-- Start --

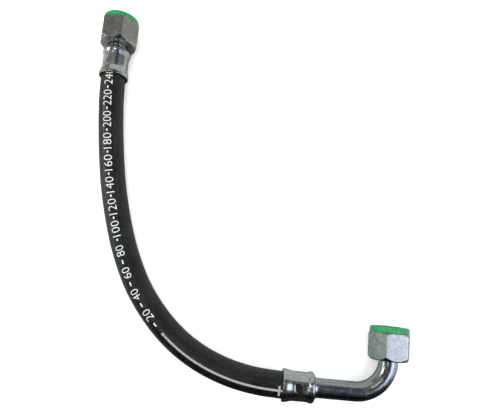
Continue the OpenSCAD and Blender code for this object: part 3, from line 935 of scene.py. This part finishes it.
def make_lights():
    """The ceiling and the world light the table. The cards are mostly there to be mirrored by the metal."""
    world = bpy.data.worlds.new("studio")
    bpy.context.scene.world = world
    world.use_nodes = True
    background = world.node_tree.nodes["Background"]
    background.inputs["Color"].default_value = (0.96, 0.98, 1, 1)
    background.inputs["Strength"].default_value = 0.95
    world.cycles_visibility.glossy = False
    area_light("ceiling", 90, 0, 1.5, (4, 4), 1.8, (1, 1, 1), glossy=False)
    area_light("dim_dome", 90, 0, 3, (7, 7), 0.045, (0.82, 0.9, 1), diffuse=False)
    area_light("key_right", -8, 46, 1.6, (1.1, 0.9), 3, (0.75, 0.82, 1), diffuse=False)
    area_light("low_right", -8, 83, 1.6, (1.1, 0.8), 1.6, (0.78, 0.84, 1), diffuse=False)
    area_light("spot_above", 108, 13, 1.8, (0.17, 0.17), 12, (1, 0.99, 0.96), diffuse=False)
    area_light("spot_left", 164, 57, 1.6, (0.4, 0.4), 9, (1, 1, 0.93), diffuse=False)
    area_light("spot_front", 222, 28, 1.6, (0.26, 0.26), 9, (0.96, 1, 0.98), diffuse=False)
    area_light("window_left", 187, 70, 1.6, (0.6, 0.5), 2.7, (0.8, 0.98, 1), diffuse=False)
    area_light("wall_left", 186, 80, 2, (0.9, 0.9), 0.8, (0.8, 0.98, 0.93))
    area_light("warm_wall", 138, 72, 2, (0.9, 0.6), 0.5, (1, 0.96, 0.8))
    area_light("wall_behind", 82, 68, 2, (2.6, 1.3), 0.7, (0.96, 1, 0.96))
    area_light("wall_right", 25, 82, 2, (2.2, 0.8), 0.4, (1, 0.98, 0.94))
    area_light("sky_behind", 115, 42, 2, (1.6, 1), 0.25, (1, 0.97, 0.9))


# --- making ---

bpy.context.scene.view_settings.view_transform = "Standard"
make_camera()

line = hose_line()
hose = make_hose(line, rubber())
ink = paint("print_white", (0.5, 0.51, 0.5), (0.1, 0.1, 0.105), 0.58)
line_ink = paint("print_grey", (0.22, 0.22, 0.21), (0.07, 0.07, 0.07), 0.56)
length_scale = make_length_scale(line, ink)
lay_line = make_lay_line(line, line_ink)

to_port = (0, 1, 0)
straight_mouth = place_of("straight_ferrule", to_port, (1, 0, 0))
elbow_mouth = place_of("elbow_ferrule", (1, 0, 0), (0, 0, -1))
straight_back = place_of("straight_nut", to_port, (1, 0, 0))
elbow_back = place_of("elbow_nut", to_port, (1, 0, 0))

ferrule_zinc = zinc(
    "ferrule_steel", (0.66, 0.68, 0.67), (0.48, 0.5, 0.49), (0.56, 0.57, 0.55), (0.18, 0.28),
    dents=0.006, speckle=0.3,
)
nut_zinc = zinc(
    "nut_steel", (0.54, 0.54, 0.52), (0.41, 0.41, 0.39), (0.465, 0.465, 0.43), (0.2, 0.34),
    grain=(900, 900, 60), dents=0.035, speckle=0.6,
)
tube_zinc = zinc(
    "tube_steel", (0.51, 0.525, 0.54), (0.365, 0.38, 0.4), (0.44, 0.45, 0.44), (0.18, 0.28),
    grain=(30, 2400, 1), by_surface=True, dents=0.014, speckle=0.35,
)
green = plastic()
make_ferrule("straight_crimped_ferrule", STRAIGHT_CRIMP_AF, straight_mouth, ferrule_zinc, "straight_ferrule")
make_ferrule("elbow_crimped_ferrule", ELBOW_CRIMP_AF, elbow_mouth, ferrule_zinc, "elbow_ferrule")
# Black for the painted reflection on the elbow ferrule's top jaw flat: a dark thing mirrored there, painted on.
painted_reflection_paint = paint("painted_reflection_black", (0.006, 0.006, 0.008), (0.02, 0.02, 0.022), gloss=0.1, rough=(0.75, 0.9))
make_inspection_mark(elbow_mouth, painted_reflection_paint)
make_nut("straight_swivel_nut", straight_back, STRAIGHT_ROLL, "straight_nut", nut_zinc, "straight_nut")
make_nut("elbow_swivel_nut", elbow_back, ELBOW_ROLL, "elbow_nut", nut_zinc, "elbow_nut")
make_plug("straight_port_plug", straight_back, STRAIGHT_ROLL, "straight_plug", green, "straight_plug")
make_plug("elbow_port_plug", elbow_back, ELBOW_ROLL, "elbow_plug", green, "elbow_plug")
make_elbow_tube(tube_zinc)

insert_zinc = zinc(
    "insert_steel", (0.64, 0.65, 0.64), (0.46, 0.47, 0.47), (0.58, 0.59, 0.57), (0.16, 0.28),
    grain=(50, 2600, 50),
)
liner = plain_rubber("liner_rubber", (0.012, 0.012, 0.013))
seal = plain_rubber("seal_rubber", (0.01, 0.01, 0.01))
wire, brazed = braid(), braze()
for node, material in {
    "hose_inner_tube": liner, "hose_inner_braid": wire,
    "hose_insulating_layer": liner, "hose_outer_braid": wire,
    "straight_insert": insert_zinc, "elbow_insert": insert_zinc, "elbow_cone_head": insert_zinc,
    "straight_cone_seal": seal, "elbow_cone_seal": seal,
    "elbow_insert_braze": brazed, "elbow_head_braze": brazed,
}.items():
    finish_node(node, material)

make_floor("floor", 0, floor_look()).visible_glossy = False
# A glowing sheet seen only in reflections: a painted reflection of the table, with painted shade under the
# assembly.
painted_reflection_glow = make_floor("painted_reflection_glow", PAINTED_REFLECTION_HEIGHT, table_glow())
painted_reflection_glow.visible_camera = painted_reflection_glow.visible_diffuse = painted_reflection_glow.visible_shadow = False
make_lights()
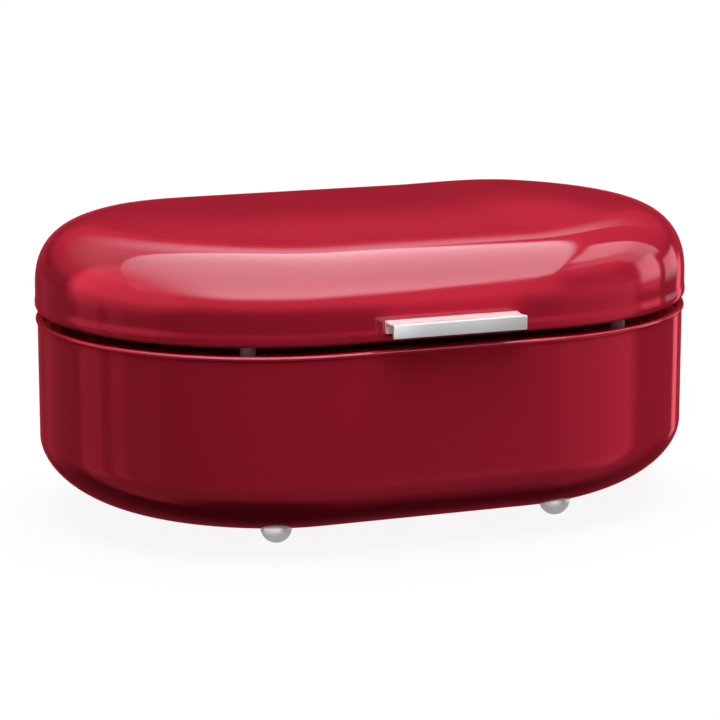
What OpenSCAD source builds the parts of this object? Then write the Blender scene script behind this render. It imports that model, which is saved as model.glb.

-- End --

Request:
Hand back the material above in full, exactly as written.

Response to the exercise:
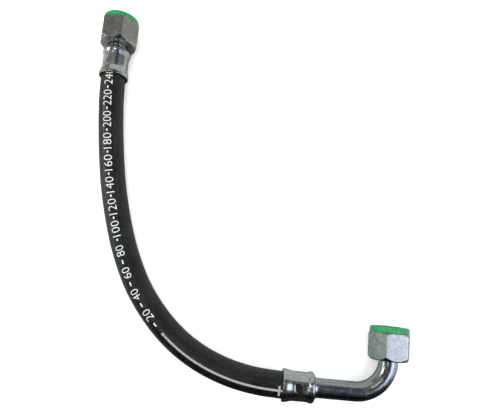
Continue the OpenSCAD and Blender code for this object: part 3, from line 935 of scene.py. This part finishes it.
def make_lights():
    """The ceiling and the world light the table. The cards are mostly there to be mirrored by the metal."""
    world = bpy.data.worlds.new("studio")
    bpy.context.scene.world = world
    world.use_nodes = True
    background = world.node_tree.nodes["Background"]
    background.inputs["Color"].default_value = (0.96, 0.98, 1, 1)
    background.inputs["Strength"].default_value = 0.95
    world.cycles_visibility.glossy = False
    area_light("ceiling", 90, 0, 1.5, (4, 4), 1.8, (1, 1, 1), glossy=False)
    area_light("dim_dome", 90, 0, 3, (7, 7), 0.045, (0.82, 0.9, 1), diffuse=False)
    area_light("key_right", -8, 46, 1.6, (1.1, 0.9), 3, (0.75, 0.82, 1), diffuse=False)
    area_light("low_right", -8, 83, 1.6, (1.1, 0.8), 1.6, (0.78, 0.84, 1), diffuse=False)
    area_light("spot_above", 108, 13, 1.8, (0.17, 0.17), 12, (1, 0.99, 0.96), diffuse=False)
    area_light("spot_left", 164, 57, 1.6, (0.4, 0.4), 9, (1, 1, 0.93), diffuse=False)
    area_light("spot_front", 222, 28, 1.6, (0.26, 0.26), 9, (0.96, 1, 0.98), diffuse=False)
    area_light("window_left", 187, 70, 1.6, (0.6, 0.5), 2.7, (0.8, 0.98, 1), diffuse=False)
    area_light("wall_left", 186, 80, 2, (0.9, 0.9), 0.8, (0.8, 0.98, 0.93))
    area_light("warm_wall", 138, 72, 2, (0.9, 0.6), 0.5, (1, 0.96, 0.8))
    area_light("wall_behind", 82, 68, 2, (2.6, 1.3), 0.7, (0.96, 1, 0.96))
    area_light("wall_right", 25, 82, 2, (2.2, 0.8), 0.4, (1, 0.98, 0.94))
    area_light("sky_behind", 115, 42, 2, (1.6, 1), 0.25, (1, 0.97, 0.9))


# --- making ---

bpy.context.scene.view_settings.view_transform = "Standard"
make_camera()

line = hose_line()
hose = make_hose(line, rubber())
ink = paint("print_white", (0.5, 0.51, 0.5), (0.1, 0.1, 0.105), 0.58)
line_ink = paint("print_grey", (0.22, 0.22, 0.21), (0.07, 0.07, 0.07), 0.56)
length_scale = make_length_scale(line, ink)
lay_line = make_lay_line(line, line_ink)

to_port = (0, 1, 0)
straight_mouth = place_of("straight_ferrule", to_port, (1, 0, 0))
elbow_mouth = place_of("elbow_ferrule", (1, 0, 0), (0, 0, -1))
straight_back = place_of("straight_nut", to_port, (1, 0, 0))
elbow_back = place_of("elbow_nut", to_port, (1, 0, 0))

ferrule_zinc = zinc(
    "ferrule_steel", (0.66, 0.68, 0.67), (0.48, 0.5, 0.49), (0.56, 0.57, 0.55), (0.18, 0.28),
    dents=0.006, speckle=0.3,
)
nut_zinc = zinc(
    "nut_steel", (0.54, 0.54, 0.52), (0.41, 0.41, 0.39), (0.465, 0.465, 0.43), (0.2, 0.34),
    grain=(900, 900, 60), dents=0.035, speckle=0.6,
)
tube_zinc = zinc(
    "tube_steel", (0.51, 0.525, 0.54), (0.365, 0.38, 0.4), (0.44, 0.45, 0.44), (0.18, 0.28),
    grain=(30, 2400, 1), by_surface=True, dents=0.014, speckle=0.35,
)
green = plastic()
make_ferrule("straight_crimped_ferrule", STRAIGHT_CRIMP_AF, straight_mouth, ferrule_zinc, "straight_ferrule")
make_ferrule("elbow_crimped_ferrule", ELBOW_CRIMP_AF, elbow_mouth, ferrule_zinc, "elbow_ferrule")
# Black for the painted reflection on the elbow ferrule's top jaw flat: a dark thing mirrored there, painted on.
painted_reflection_paint = paint("painted_reflection_black", (0.006, 0.006, 0.008), (0.02, 0.02, 0.022), gloss=0.1, rough=(0.75, 0.9))
make_inspection_mark(elbow_mouth, painted_reflection_paint)
make_nut("straight_swivel_nut", straight_back, STRAIGHT_ROLL, "straight_nut", nut_zinc, "straight_nut")
make_nut("elbow_swivel_nut", elbow_back, ELBOW_ROLL, "elbow_nut", nut_zinc, "elbow_nut")
make_plug("straight_port_plug", straight_back, STRAIGHT_ROLL, "straight_plug", green, "straight_plug")
make_plug("elbow_port_plug", elbow_back, ELBOW_ROLL, "elbow_plug", green, "elbow_plug")
make_elbow_tube(tube_zinc)

insert_zinc = zinc(
    "insert_steel", (0.64, 0.65, 0.64), (0.46, 0.47, 0.47), (0.58, 0.59, 0.57), (0.16, 0.28),
    grain=(50, 2600, 50),
)
liner = plain_rubber("liner_rubber", (0.012, 0.012, 0.013))
seal = plain_rubber("seal_rubber", (0.01, 0.01, 0.01))
wire, brazed = braid(), braze()
for node, material in {
    "hose_inner_tube": liner, "hose_inner_braid": wire,
    "hose_insulating_layer": liner, "hose_outer_braid": wire,
    "straight_insert": insert_zinc, "elbow_insert": insert_zinc, "elbow_cone_head": insert_zinc,
    "straight_cone_seal": seal, "elbow_cone_seal": seal,
    "elbow_insert_braze": brazed, "elbow_head_braze": brazed,
}.items():
    finish_node(node, material)

make_floor("floor", 0, floor_look()).visible_glossy = False
# A glowing sheet seen only in reflections: a painted reflection of the table, with painted shade under the
# assembly.
painted_reflection_glow = make_floor("painted_reflection_glow", PAINTED_REFLECTION_HEIGHT, table_glow())
painted_reflection_glow.visible_camera = painted_reflection_glow.visible_diffuse = painted_reflection_glow.visible_shadow = False
make_lights()
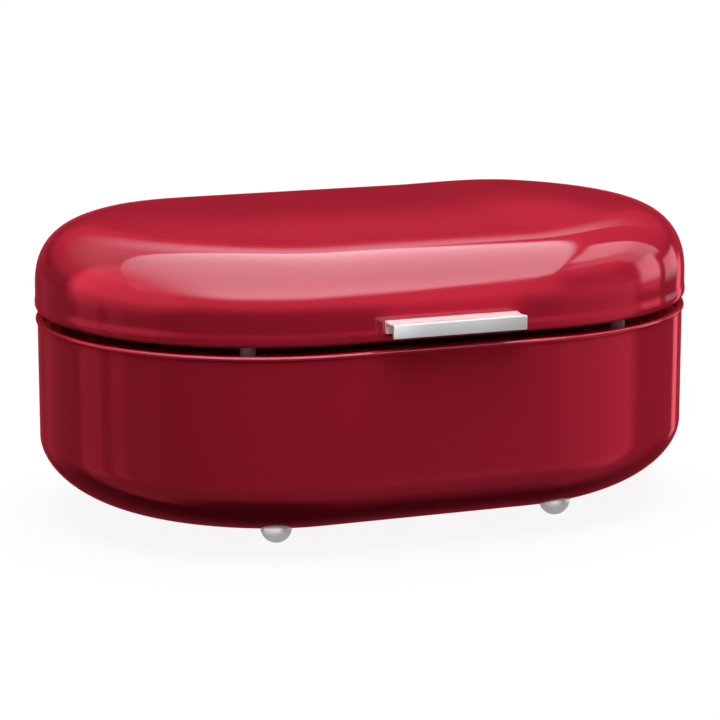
What OpenSCAD source builds the parts of this object? Then write the Blender scene script behind this render. It imports that model, which is saved as model.glb.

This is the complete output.